The passage at the root of Basile’s lawsuit, which she calls an “intentional and callously executed attack,” is replicated in the complaint: “Now the question of who is behind the attack has become a chilling Hollywood whodunit. While the hackers have identified themselves only as Guardians of Peace, emails pointing journalists to allegedly stolen files posted on a site called Pastebin came from a sender named ‘Nicole Basile.’ A woman by that name is credited on IMDb as an accountant on the studio's 2012 hit film The Amazing Spider-Man, and her LinkedIn page says she worked at Sony for one year in 2011. Basile couldn't be reached for comment and the studio declined to confirm if she works or has worked there.”

In her complaint, Basile said she was never formally a Sony employee; said the report does not point out the hackers used several other aliases — including people like author Michael Lewis and Lesley Goldberg, a Hollywood Reporter journalist; and said the writers did not make reasonable efforts to contact her before the article was published.

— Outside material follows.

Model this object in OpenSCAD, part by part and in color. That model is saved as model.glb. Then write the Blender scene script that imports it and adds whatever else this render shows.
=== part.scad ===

The reporters should have known, she contended, that Basile was employed by production companies and not a studio, meaning she would lack the type of access to Sony data deemed necessary to execute the hack by the security expert they quoted in their article.

“The truth would have destroyed the connection that defendants were trying to create between Ms. Basile and the cyberattack, and it was therefore sacrificed in order to sensationalize the story,” she said.

She estimated lost earnings owing to the article will exceed $1.4 million.

Basile’s attorneys are Alexander Rufus-Isaacs, of Rufus-Isaacs, Acland & Grantham, of Beverly Hills, Calif.; Rodney A. Smolla, of Wilmington, Del.; and Ian Brenson, of La Grange. She is seeking damages of more than $75,000, as well as exemplary damages and legal fees. She has requested a jury trial.